The present products are silk, cotton, wool, madder (called Boia, rizari and robbid) muscat and precious wines, cochineal, ladanum, wheat and barley, colocynth, pitch and tar, potash, salt, carobs, timber, and umber, brown and green; with these articles European commerce, of which I shall speak more fully in its proper place, is chiefly concerned.
The island used to furnish oil in such abundance that it was largely exported: now the produce is so greatly reduced that oil is frequently imported. In no less quantity was found giuggwlena, called here sesame from the seeds of which was extracted oil, and as the people of Anatolia still grow it for export to the neighbouring coast of Syria, it used to be a great resource in years when there was a scarcity of olive oil. The plant sesame in height, in its leaves and flowers, is much like that which we call belluo?no, and from the small seed which remains in the husk after it has reached maturity, is expressed the oil. When the island was thickly peopled, the inhabitants were wont to extract oil from sondro (glass wort) also, an expedient they were glad to use when neither olive nor sesame oil sufficed for their wants. In their extreme need they used also the fruit of another plant called Curtuma (Palma Christi) which begins to show its fruit while it is quite small, and grows until a man can stand comfortably beneath it: its leaves are starshaped, and the stem reaches a circumference of a foot, but it is always green and soft and sappy.
The fruit is as big as a French bean, and is composed, like a chestnut, of husk and skin, and, within, a nut rich in oily matter which is used generally, except as a condiment with food.
The soil produces every kind of edible herb, and other wild plants, the better knowledge of which would be of no small honour to botany. Fruit is rare nowadays, because the trees have been neglected, but the island is rich in flowers, and a very little care suffices to rear and develop the most beautiful and delicate plants of Italy, France and Holland. Without culture there spring of themselves hyacinths, anemones, ranunculi, and double and single daffodils, which have as many as 14 bells on one stalk. They grow on the hills, whence the bulbs are transplanted to adorn our gardens: they are in great demand in France and Holland, where they are carefully cultivated ; many thousands are sent there every year. The gardens are very rich in all the species of Citrus especially oranges of an exquisite and most delicate flavour. Among the wild plants is found the little bee orchis, which we call fiore apCy and the Greeks μελισσα, from its likeness to a bee. It sends up one or, at the most, two stalks, and on each stalk there are five or six flowers: the root is bulbous, and its juice is used in the cure of wounds.
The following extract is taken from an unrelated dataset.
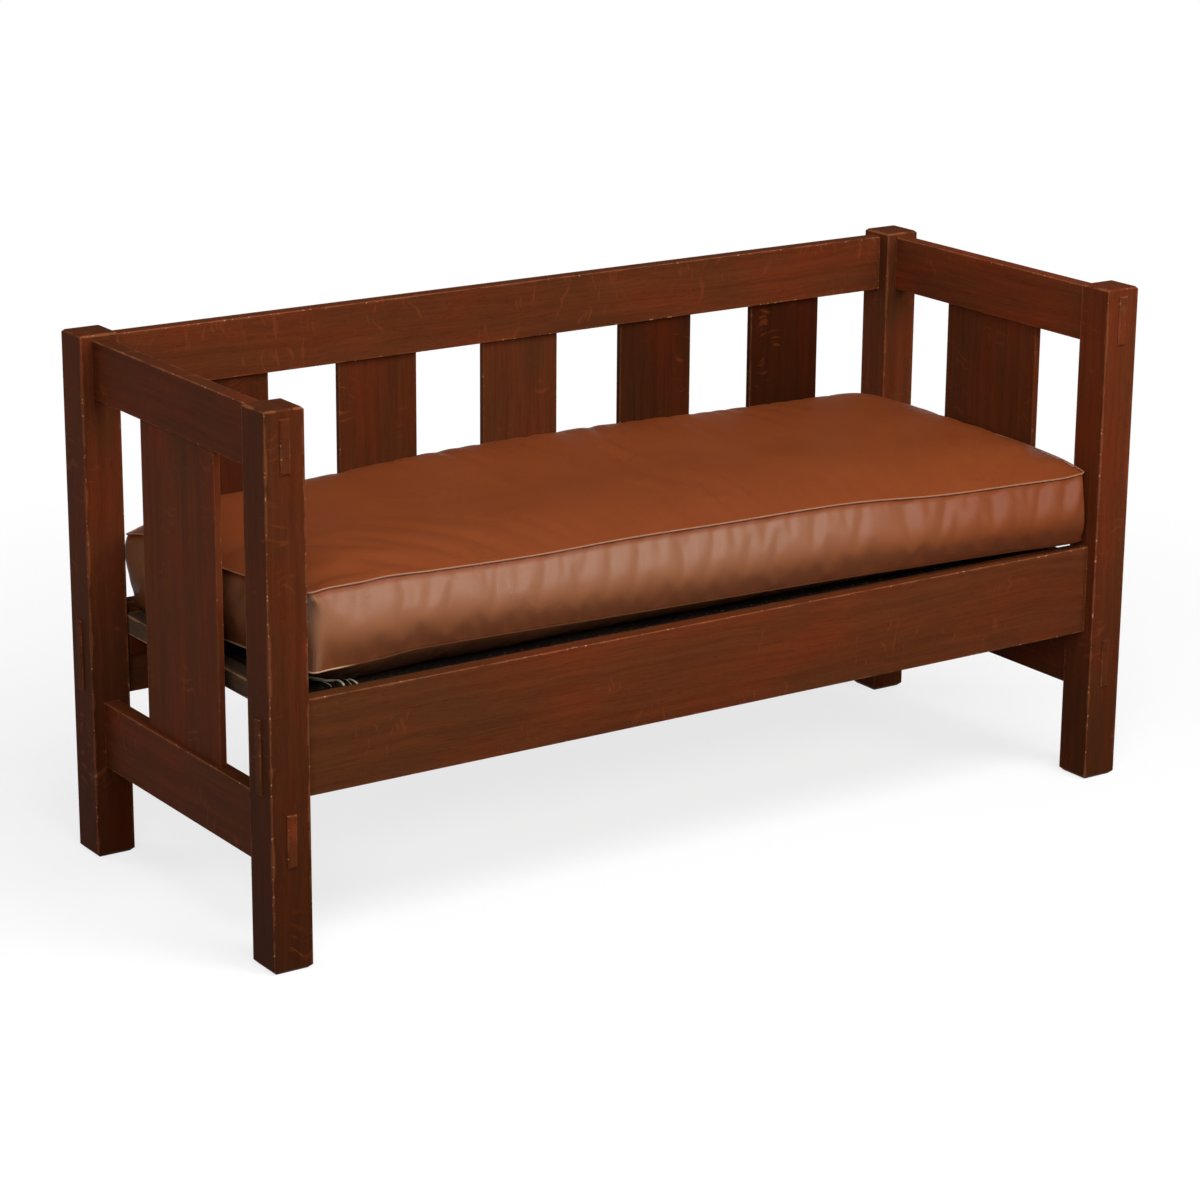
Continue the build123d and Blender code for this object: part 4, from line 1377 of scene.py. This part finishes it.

The Cypriots cultivate a plant which they call henna; it grows to the height and thickness of a pomegranate tree, which it nearly resembles in its stem and branches, the leaves are like those of the myrtle ; and the flowers like a thick cluster of the flower of the vine. An oil is extracted from it, whose virtues are those of balsam. The odour is very pleasing to orientals, but Europeans find it rank and unbearable. When the flower has fallen, a fruit is formed like a large coriander seed. The leaves, dry or fresh, when boiled in water produce a fine orange dye, with which the Turkish women and a few Greeks stain their nails and the palms of their hands, with the idea that it refreshes the body. They dye their hair with it, as an adornment. And so tenacious is the dye, that it is not easy except by a long lapse of time to efface it.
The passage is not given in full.